• **MATERIAL**
........

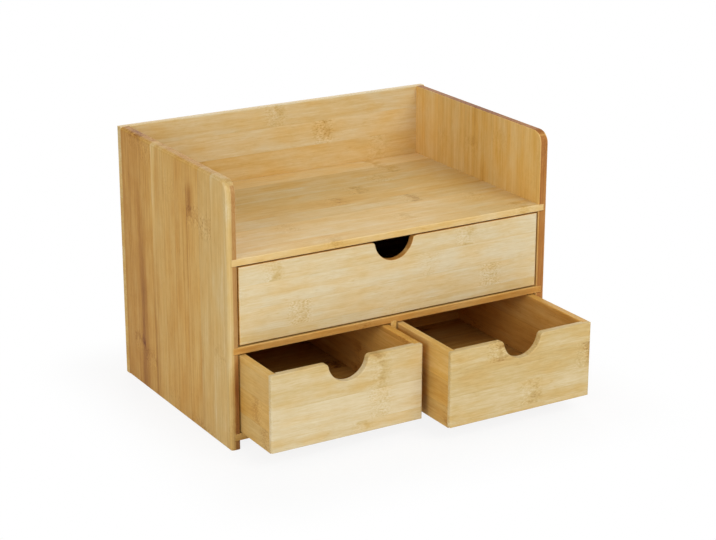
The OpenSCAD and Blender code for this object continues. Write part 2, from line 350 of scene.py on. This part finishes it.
def fibres_group():
    """Fine lines along the grain, each strip with its own: Fibre is the thin texture, Streak the broad soft
    bands, Dash the short dark bundle marks, Cloud a slow drift of tone and Mottle small soft patches. Swirl
    bends them near a knuckle, Length draws the lines out, and Fine and Bands are the shares in Fibre of hair
    lines and of lines 1 to 2 mm wide."""
    w, given, made = new_group(
        "Bamboo fibres",
        {"Place": "vector", "Seed": "value", "Swirl": "value", "Length": "value", "Fine": "value",
         "Bands": "value"},
        {"Fibre": "value", "Streak": "value", "Dash": "value", "Cloud": "value", "Mottle": "value"})
    own = own_place(w, given, FIBRE_SHIFT)
    drift = w.noise(own, length=0.05, width=0.012, spread=0.004)
    curl = w.product(w.noise(own, length=0.006, width=0.004, detail=1.0, spread=0.009), given["Swirl"])
    moved = w.vector("ADD", own, w.join(0.0, w.total(drift, curl), 0.0))
    drawn = w.vector("DIVIDE", moved, w.join(given["Length"], 1.0, 1.0))
    thin = w.noise(drawn, length=0.013, width=0.0009, detail=3.0)
    broad = w.noise(drawn, length=0.028, width=0.0016)
    w.put(made["Fibre"], w.total(w.product(thin, given["Fine"]), w.product(broad, given["Bands"])))
    w.put(made["Streak"], w.noise(drawn, length=0.13, width=0.006, spread=2.0))
    dashes = w.ease(w.noise(moved, length=0.006, width=0.0006, detail=1.0), low=0.08, high=0.2)
    cluster = w.ease(w.noise(own, length=0.02, width=0.009), low=0.0, high=0.12)
    w.put(made["Dash"], w.product(dashes, cluster))
    w.put(made["Cloud"], w.noise(own, length=0.035, width=0.016, spread=2.0))
    w.put(made["Mottle"], w.noise(own, length=0.006, width=0.003, detail=3.0, roughness=0.6))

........

• **BRIEF**
Return the listing above in its exact form.

• **COMPLETED EXERCISE**
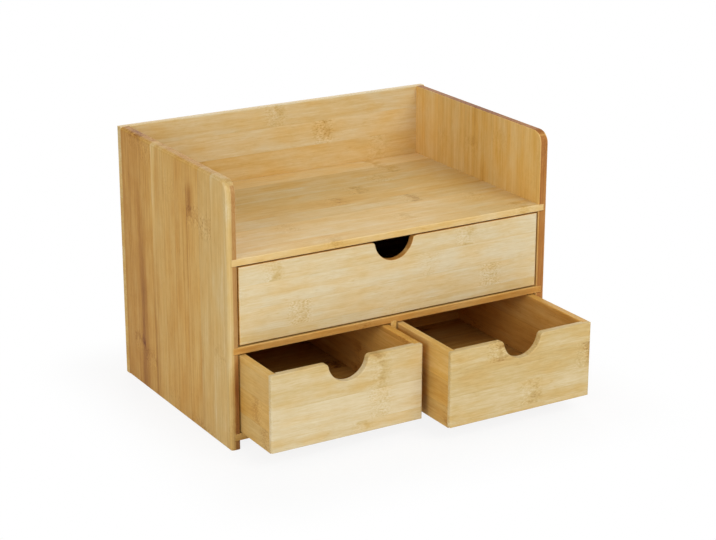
The OpenSCAD and Blender code for this object continues. Write part 2, from line 350 of scene.py on. This part finishes it.
def fibres_group():
    """Fine lines along the grain, each strip with its own: Fibre is the thin texture, Streak the broad soft
    bands, Dash the short dark bundle marks, Cloud a slow drift of tone and Mottle small soft patches. Swirl
    bends them near a knuckle, Length draws the lines out, and Fine and Bands are the shares in Fibre of hair
    lines and of lines 1 to 2 mm wide."""
    w, given, made = new_group(
        "Bamboo fibres",
        {"Place": "vector", "Seed": "value", "Swirl": "value", "Length": "value", "Fine": "value",
         "Bands": "value"},
        {"Fibre": "value", "Streak": "value", "Dash": "value", "Cloud": "value", "Mottle": "value"})
    own = own_place(w, given, FIBRE_SHIFT)
    drift = w.noise(own, length=0.05, width=0.012, spread=0.004)
    curl = w.product(w.noise(own, length=0.006, width=0.004, detail=1.0, spread=0.009), given["Swirl"])
    moved = w.vector("ADD", own, w.join(0.0, w.total(drift, curl), 0.0))
    drawn = w.vector("DIVIDE", moved, w.join(given["Length"], 1.0, 1.0))
    thin = w.noise(drawn, length=0.013, width=0.0009, detail=3.0)
    broad = w.noise(drawn, length=0.028, width=0.0016)
    w.put(made["Fibre"], w.total(w.product(thin, given["Fine"]), w.product(broad, given["Bands"])))
    w.put(made["Streak"], w.noise(drawn, length=0.13, width=0.006, spread=2.0))
    dashes = w.ease(w.noise(moved, length=0.006, width=0.0006, detail=1.0), low=0.08, high=0.2)
    cluster = w.ease(w.noise(own, length=0.02, width=0.009), low=0.0, high=0.12)
    w.put(made["Dash"], w.product(dashes, cluster))
    w.put(made["Cloud"], w.noise(own, length=0.035, width=0.016, spread=2.0))
    w.put(made["Mottle"], w.noise(own, length=0.006, width=0.003, detail=3.0, roughness=0.6))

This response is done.